To branch away from abortion to the more general topic of responsibility, I think that being presented with a difficult situation, but taking responsibility for our actions is really what makes us grow. In watching kids, that is when I begin to see maturity, when they can look at a situation and declare, “here is where I was wrong, I’m sorry, how can I make things better?” and then watch as they seek to make amends, and to avoid making the same mistake in the future. By never having to take responsibility for our actions as adults, we stay in a perpetual state of tension between our maturity when it comes to being responsible for life essentials, like paying for food, home, car, school, etc., but immaturity when it comes to our “rights”.

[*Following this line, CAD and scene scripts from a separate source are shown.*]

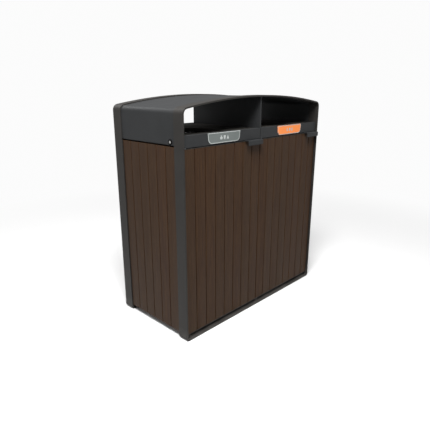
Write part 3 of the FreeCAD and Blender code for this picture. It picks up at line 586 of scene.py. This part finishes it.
def buildScrews():
    s = screwSizes
    woodScrew = (s["head"], s["shank"], s["headTall"])
    handleScrew = (s["handleHead"], s["handleShank"], s["handleHeadTall"])
    for node, sizes in (("left_door_screws", woodScrew), ("right_door_screws", woodScrew),
                        ("panel_screws", woodScrew), ("left_handle_screws", handleScrew),
                        ("right_handle_screws", handleScrew)):
        grids = []
        for low, high in solidBoxes(node):
            axis = int(np.argmax(high - low))
            # heads lie inside: away from the outer faces, and under the handle for its own screws
            headSide = -1 if sizes is handleScrew else -np.sign((low + high)[axis])
            grids.append(screwGrid(low, high, axis, headSide, *sizes))
        place(outwards(gridPiece(node + "_turned", grids)), node, steel)


buildScrews()
print("screws ready")


# Printed film on the labels: a pale border and three pictograms on each

labelSizes = {
    "bottomInset": 5 * mm, "cornerRound": 24 * mm, "film": 0.25 * mm, "edge": 0.8 * mm, "border": 3.0 * mm,
    "iconHeight": 18 * mm, "iconStep": 23 * mm}
iconShapes = {   # heights and half widths, as shares of the icon's height
    "sack": ((0, 0.08, 0.3, 0.5, 0.68, 0.76, 0.84, 1), (0.3, 0.42, 0.5, 0.48, 0.3, 0.1, 0.2, 0.3)),
    "cup": ((0, 0.74, 0.75, 0.86, 0.87, 1), (0.25, 0.38, 0.46, 0.46, 0.36, 0.33)),
    "crust": ((0, 0.1, 0.9, 1), (0.5, 0.42, 0.06, 0.02)),
    "bottle": ((0, 0.05, 0.55, 0.75, 0.88, 0.89, 1), (0.2, 0.26, 0.26, 0.1, 0.1, 0.15, 0.15)),
    "can": ((0, 0.06, 0.9, 1), (0.24, 0.31, 0.31, 0.24)),
    "carton": ((0, 0.66, 0.84, 0.85, 1), (0.32, 0.32, 0.12, 0.2, 0.2))}
labelIcons = {"left_label": ("sack", "cup", "crust"), "right_label": ("bottle", "can", "carton")}


def labelOutline(node, inset):
    # The label's outline moved inwards, as (x, z): straight top, sides that lean in a little, and two lower
    # corners that are arcs about the point at one radius from both the side and the bottom.
    s = labelSizes
    low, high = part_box(node)
    middle, half, tall = (low.x + high.x) / 2, (high.x - low.x) / 2, high.z - low.z
    lean = s["bottomInset"] / tall
    slant = math.hypot(1, lean)
    radius = s["cornerRound"] - inset
    z = low.z + s["cornerRound"]
    x = half - (high.z - z) * lean - s["cornerRound"] * slant
    turn = np.linspace(-math.pi / 2, -math.atan(lean), 10)
    corner = np.stack([x + radius * np.cos(turn), z + radius * np.sin(turn)], -1)
    upper = np.array([[half - inset * lean - inset * slant, high.z - inset]])
    right = np.concatenate([corner, upper])
    return np.concatenate([right, right[::-1] * (-1, 1)]) + (middle, 0)


def buildLabelPrints():
    # The border is a flat rectangle section carried round the label's outline, and a pictogram is one
    # carried upwards, as wide as its shape is at each height.
    s = labelSizes
    for node, icons in labelIcons.items():
        low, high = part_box(node)
        back, front = low.y, low.y - s["film"]
        outer, inner = labelOutline(node, s["edge"]), labelOutline(node, s["edge"] + s["border"])
        corners = ((outer, back), (outer, front), (inner, front), (inner, back))
        ring = np.stack([np.insert(line, 1, y, axis=1) for line, y in corners], 1)
        border = gridPiece(node + "_border", [ring], closeAlong=True)
        place(outwards(border), node, palePrint, hideNode=False)
        grids = []
        for i, icon in enumerate(icons):
            levels, shares = (np.array(row) for row in iconShapes[icon])
            x = (low.x + high.x) / 2 + (i - 1) * s["iconStep"]
            z = (low.z + high.z) / 2 + (levels - 0.5) * s["iconHeight"]
            half = shares * s["iconHeight"]
            edges = [np.stack([x + side * half, np.full(z.shape, y), z], -1)
                     for side, y in ((-1, back), (-1, front), (1, front), (1, back))]
            grids.append(np.stack(edges, 1))
        place(outwards(gridPiece(node + "_pictograms", grids)), node, palePrint, hideNode=False)


buildLabelPrints()
print("label prints ready")


# Stage, light and camera

stageSettings = {
    "white": (0.97, 0.97, 0.97, 1), "floorDark": (0.80, 0.80, 0.80, 1), "floorLight": (0.82, 0.82, 0.82, 1),
    "floorReach": 59.0, "domeReach": 60.0,
    "fadeFrom": 0.9, "fadeTo": 3.2}   # the lit floor turns into plain white between these distances


def buildBackdrop():
    # A pale dome far outside, reach times the cosine and sine of rise and turn, seen only directly, so that
    # it gives no light of its own.
    rise = np.linspace(-0.1, math.pi / 2, 24)[:, None]
    turn = np.linspace(0, 2 * math.pi, 65)[None, :-1]
    ball = [np.cos(rise) * np.cos(turn), np.cos(rise) * np.sin(turn), np.sin(rise) + 0 * turn]
    dome = gridPiece("backdrop", [stageSettings["domeReach"] * np.stack(ball, -1)])
    bpy.context.scene.collection.objects.link(dome)
    m = startMaterial("paleBackdrop")
    glow = addNode(m, "ShaderNodeEmission", {"Color": stageSettings["white"], "Strength": 1.0})
    addNode(m, "ShaderNodeOutputMaterial", None, {"Surface": glow.outputs[0]})
    dome.data.materials.append(m)
    dome.visible_diffuse = False
    dome.visible_glossy = False
    dome.visible_transmission = False
    dome.visible_volume_scatter = False
    dome.visible_shadow = False


def buildStage():
    # A flat disc of smooth pale concrete.
    s = stageSettings
    mesh = bpy.data.meshes.new("floor")
    turn = np.linspace(0, 2 * math.pi, 97)[:-1]
    rim = s["floorReach"] * np.stack([np.cos(turn), np.sin(turn), 0 * turn], -1)
    mesh.from_pydata(rim.tolist(), [], [list(range(len(turn)))])
    floor = bpy.data.objects.new("floor", mesh)
    bpy.context.scene.collection.objects.link(floor)
    m = startMaterial("paleFloor")
    where = addNode(m, "ShaderNodeTexCoord").outputs["Object"]
    cloud = addNode(m, "ShaderNodeTexNoise", {"Scale": 3.0, "Detail": 3.0}, {"Vector": where}).outputs["Fac"]
    colour = addNode(m, "ShaderNodeMix", {"data_type": "RGBA", 6: s["floorDark"], 7: s["floorLight"]},
                     {0: cloud}).outputs[2]
    rough = addNode(m, "ShaderNodeMapRange", {"To Min": 0.85, "To Max": 0.95},
                    {"Value": cloud}).outputs["Result"]
    bump = addNode(m, "ShaderNodeBump", {"Strength": 0.1, "Distance": 0.1 * mm}, {"Height": cloud})
    near = addNode(m, "ShaderNodeBsdfPrincipled", {"Specular IOR Level": 0.1},
                   {"Base Color": colour, "Roughness": rough, "Normal": bump.outputs["Normal"]})
    far = addNode(m, "ShaderNodeEmission", {"Color": s["white"], "Strength": 1.0})
    away = addNode(m, "ShaderNodeVectorMath", {"operation": "LENGTH"}, {0: where}).outputs["Value"]
    fade = addNode(m, "ShaderNodeMapRange",
                   {"interpolation_type": "SMOOTHSTEP", "From Min": s["fadeFrom"], "From Max": s["fadeTo"]},
                   {"Value": away}).outputs["Result"]
    both = addNode(m, "ShaderNodeMixShader", None, {0: fade, 1: near.outputs["BSDF"], 2: far.outputs[0]})
    addNode(m, "ShaderNodeOutputMaterial", None, {"Surface": both.outputs[0]})
    mesh.materials.append(m)
    floor.visible_diffuse = False


skySettings = {"above": 0.46, "below": 0.26}
lampSettings = {
    "overhead": {"size": 2.4, "power": 8, "at": (-0.2, -0.3, 3.8)},
    "key": {"size": 1.4, "power": 203, "at": (-1.5, -1.35, 3.5)},
    "rear": {"size": 1.6, "power": 45, "at": (-0.9, 3.0, 3.3)}}
lampTarget = (0.0, 0.0, 0.6)


def buildLights():
    world = bpy.data.worlds.new("studio")
    bpy.context.scene.world = world
    world.use_nodes = True
    # an even pale sky, weaker from below, where it stands for the light that the floor throws back
    where = addNode(world, "ShaderNodeTexCoord").outputs["Generated"]
    rise = addNode(world, "ShaderNodeSeparateXYZ", None, {0: where}).outputs["Z"]
    strength = addNode(world, "ShaderNodeMapRange",
                       {"From Min": -0.1, "From Max": 0.1, "To Min": skySettings["below"],
                        "To Max": skySettings["above"]}, {"Value": rise}).outputs["Result"]
    sky = world.node_tree.nodes["Background"]
    world.node_tree.links.new(strength, sky.inputs["Strength"])
    sky.inputs["Color"].default_value = (1, 1, 1, 1)
    for name, s in lampSettings.items():
        lamp = bpy.data.lights.new(name, "AREA")
        lamp.size = s["size"]
        lamp.energy = s["power"]
        thing = bpy.data.objects.new(name, lamp)
        bpy.context.scene.collection.objects.link(thing)
        thing.location = s["at"]
        x, y, z = np.array(lampTarget) - np.array(s["at"])
        thing.rotation_euler = (math.atan2(math.hypot(x, y), -z), 0, -math.atan2(x, y))


cameraSettings = {
    "lens": 35.0, "sensor": 36.0, "at": (-1.7765, -1.6528, 1.2378), "lookDown": 0.2965, "turn": -0.799}


def buildCamera():
    s = cameraSettings
    lens = bpy.data.cameras.new("camera")
    lens.lens = s["lens"]
    lens.sensor_width = s["sensor"]
    camera = bpy.data.objects.new("camera", lens)
    bpy.context.scene.collection.objects.link(camera)
    camera.location = s["at"]
    camera.rotation_euler = (math.pi / 2 - s["lookDown"], 0, s["turn"])
    bpy.context.scene.camera = camera
    bpy.context.scene.view_settings.view_transform = "Standard"


buildStage()
buildBackdrop()
buildLights()
buildCamera()
print("scene ready")
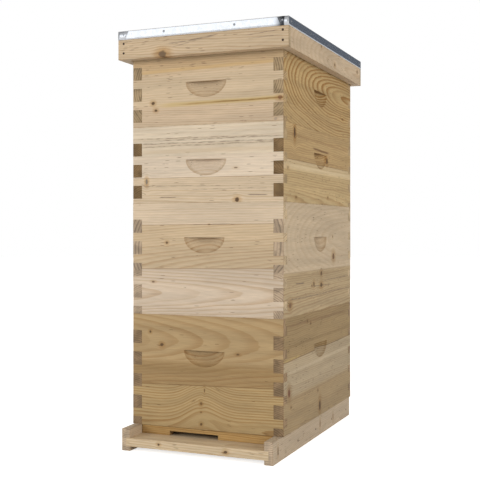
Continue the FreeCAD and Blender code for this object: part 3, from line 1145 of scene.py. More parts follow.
@dataclass
class Timber:
    """One piece of wood that stands for a CAD node.

    Attributes:
        node: The CAD node's name.
        outlook: Which way it lies.
        finish: Its wood.
        slot: The record's material slot; not used.
        arris: How far its edges are rounded, in metres.
        uneven: How far a sawn finger end may stand back, in metres.
        joint: The width of the line of glue, dust and painted gap shade round a finger's end, in metres.
        lie: How its grain runs.
    """

    node: str
    outlook: Outlook
    finish: WoodFinish
    slot: str = "hive_wood"
    arris: float = 0.0007
    uneven: float = 0.0
    joint: float = 0.0008
    lie: type[Lie] = Lie

    def build(self, effects: Effects) -> bpy.types.Object:
        """Makes the timber, rounds its edges and puts it on its body.

        Args:
            effects: The shared shader groups.

        Returns:
            The finished piece.
        """
        low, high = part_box(self.node)
        lie = self.lie(low, high, self.outlook)
        mesh = merged_copy(self.node)
        if self.uneven > 0:
            self.stagger_ends(mesh, lie)
        piece = as_object(mesh, "wood_" + self.node, self.finish.material(effects, lie))
        if self.uneven > 0:
            # The joint's line: glue and dust, with painted shade in the gap.
            piece.data.materials.append(self.finish.joint_glue_and_shade())
        for face in piece.data.polygons:
            face.use_smooth = True
        piece.data.set_sharp_from_angle(angle=math.radians(FACET_ANGLE))
        rounding = piece.modifiers.new("arris", "BEVEL")
        rounding.width = self.arris
        rounding.segments = 2
        rounding.limit_method = "ANGLE"
        rounding.angle_limit = math.radians(ARRIS_ANGLE)
        rounding.harden_normals = True
        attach(piece, bodies_by_node()[self.node])
        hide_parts(self.node)
        LOG.info("%s: %d faces", piece.name, len(piece.data.polygons))
        return piece

    def stagger_ends(self, mesh: bmesh.types.BMesh, lie: Lie) -> None:
        """Sets each sawn finger end back by a little, and frames it with the joint's line of glue, dust and
        painted gap shade.

        Args:
            mesh: The timber's mesh.
            lie: Which way it lies.
        """
        axis = self.outlook.value[0][0]
        dice = random.Random(self.node)
        ends = [face for face in mesh.faces if abs(face.normal[axis]) > 0.99]
        ends.sort(key=lambda face: tuple(round(part, 5) for part in face.calc_center_median()))
        fingers = []
        for face in ends:
            edge = lie.high[axis] if face.normal[axis] > 0 else lie.low[axis]
            if abs(face.calc_center_median()[axis] - edge) > 1e-5:
                continue
            step = dice.uniform(0.0, self.uneven) * (1 if face.normal[axis] > 0 else -1)
            for vertex in face.verts:
                vertex.co[axis] = edge - step
            if lie.low.z < face.calc_center_median().z < lie.high.z:
                fingers.append(face)
        # Each rim gets the joint's material: glue and dust, with painted shade in the gap.
        rims = bmesh.ops.inset_individual(mesh, faces=fingers, thickness=self.joint)["faces"]
        for rim in rims:
            rim.material_index = 1


@dataclass
class NailHeads:
    """The heads of one node's nails, set on their points by Geometry Nodes.

    Attributes:
        node: The CAD node whose nails they are.
        finish: Their metal.
        radius: The radius of a head, in metres.
        proud: How far a head stands out of the surface.
        sink: How far the heads of flush nails are taken back.
        seed: What the heads' small tilts are drawn from.
    """

    node: str
    finish: NailFinish
    radius: float = 0.0026
    proud: float = 0.001
    sink: float = 0.0
    seed: int = 4

    def points(self) -> list[tuple[Vector, Vector]]:
        """Where each head sits, and which way it faces.

        Returns:
            Each head's place and direction, in order.
        """
        mesh = merged_copy(self.node)
        middle = sum(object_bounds(), Vector()) / 2
        left = set(mesh.verts)
        found = []
        while left:
            island = {left.pop()}
            edge = list(island)
            while edge:
                for link in edge.pop().link_edges:
                    for vertex in link.verts:
                        if vertex in left:
                            left.remove(vertex)
                            island.add(vertex)
                            edge.append(vertex)
            low = Vector(min(vertex.co[axis] for vertex in island) for axis in range(3))
            high = Vector(max(vertex.co[axis] for vertex in island) for axis in range(3))
            sizes = high - low
            axis = max(range(2), key=lambda index: sizes[index])
            centre = (low + high) / 2
            facing = Vector((0.0, 0.0, 0.0))
            facing[axis] = 1.0 if centre[axis] > middle[axis] else -1.0
            centre[axis] = high[axis] if facing[axis] > 0 else low[axis]
            found.append((centre - facing * (self.proud + self.sink), facing))
        mesh.free()
        found.sort(key=lambda pair: tuple(round(part, 5) for part in pair[0]))
        return found

    def tree(self) -> bpy.types.NodeTree:
        """The node tree that sets a pillow-shaped head on every point.

        Returns:
            The tree.
        """
        made = bpy.data.node_groups.new("nail heads " + self.node, "GeometryNodeTree")
        takes = {"Geometry": "Geometry", "Radius": "Float", "Proud": "Float", "Metal": "Material"}
        for name, kind in takes.items():
            made.interface.new_socket(name, in_out="INPUT", socket_type="NodeSocket" + kind)
        made.interface.new_socket("Geometry", in_out="OUTPUT", socket_type="NodeSocketGeometry")
        graph = Graph(made)
        inlets = graph.put("NodeGroupInput").outputs
        ball = graph.put("GeometryNodeMeshUVSphere", {"Segments": 20, "Rings": 10, "Radius": 1.0}).outputs[0]
        spot = graph.put("GeometryNodeInputPosition").outputs[0]
        x, y, z = graph.split(spot)
        flat = graph.maths("POWER", graph.maths("ABSOLUTE", z), 0.45)
        flat = graph.maths("MULTIPLY", graph.maths("SIGN", z), flat)
        parts = {index: graph.maths("MULTIPLY", side, inlets["Radius"]) for index, side in enumerate((x, y))}
        parts[2] = graph.maths("MULTIPLY", flat, graph.maths("MULTIPLY", inlets["Proud"], 0.85))
        shaped = graph.put("ShaderNodeCombineXYZ", parts).outputs[0]
        head = graph.put("GeometryNodeSetPosition", {"Geometry": ball, "Position": shaped}).outputs[0]
        feeds = {"Name": "facing"}
        facing = graph.put("GeometryNodeInputNamedAttribute", feeds, data_type="FLOAT_VECTOR")
        feeds = {0: (-0.05, -0.05, -0.05), 1: (0.05, 0.05, 0.05), "Seed": self.seed}
        tilt = graph.put("FunctionNodeRandomValue", feeds, data_type="FLOAT_VECTOR")
        leaning = graph.vector("ADD", facing.outputs[0], tilt.outputs[0])
        turned = graph.put("FunctionNodeAlignRotationToVector", {"Vector": leaning}, axis="Z").outputs[0]
        feeds = {"Points": inlets["Geometry"], "Instance": head, "Rotation": turned}
        placed = graph.put("GeometryNodeInstanceOnPoints", feeds).outputs[0]
        real = graph.put("GeometryNodeRealizeInstances", {0: placed}).outputs[0]
        feeds = {"Geometry": real, "Material": inlets["Metal"]}
        dressed = graph.put("GeometryNodeSetMaterial", feeds).outputs[0]
        graph.feed(graph.put("NodeGroupOutput").inputs[0], dressed)
        return made

    def build(self) -> bpy.types.Object:
        """Sets the heads, turns them into a plain mesh and puts them on their body.

        Returns:
            The finished piece.
        """
        places = self.points()
        data = bpy.data.meshes.new("points " + self.node)
        data.from_pydata([place for place, _ in places], [], [])
        attribute = data.attributes.new("facing", "FLOAT_VECTOR", "POINT")
        attribute.data.foreach_set("vector", [part for _, facing in places for part in facing])
        holder = bpy.data.objects.new("points_" + self.node, data)
        bpy.context.scene.collection.objects.link(holder)
        setter = holder.modifiers.new("heads", "NODES")
        setter.node_group = self.tree()
        values = {"Radius": self.radius, "Proud": self.proud, "Metal": self.finish.material()}
        for item in setter.node_group.interface.items_tree:
            if item.name in values:
                setter[item.identifier] = values[item.name]
        ready = holder.evaluated_get(bpy.context.evaluated_depsgraph_get())
        plain = bpy.data.meshes.new_from_object(ready)
        bpy.data.objects.remove(holder)
        piece = bpy.data.objects.new("heads_" + self.node, plain)
        bpy.context.scene.collection.objects.link(piece)
        for face in plain.polygons:
            face.use_smooth = True
        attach(piece, bodies_by_node()[self.node])
        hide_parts(self.node)
        LOG.info("%s: %d heads", piece.name, len(places))
        return piece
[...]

And then to return to abortion, I cannot imagine how difficult a situation it must be if a person is considering an abortion. I empathize, and my heart breaks for all of it: for the situation, for the mother, for the father, for friends and family of the parents, and for the child that has yet to be born. It is a difficult situation and I understand the desperation. But I think, not even just in this, but in all the areas of our lives, we need to start learning to balance our rights with the responsibilities that go along with them.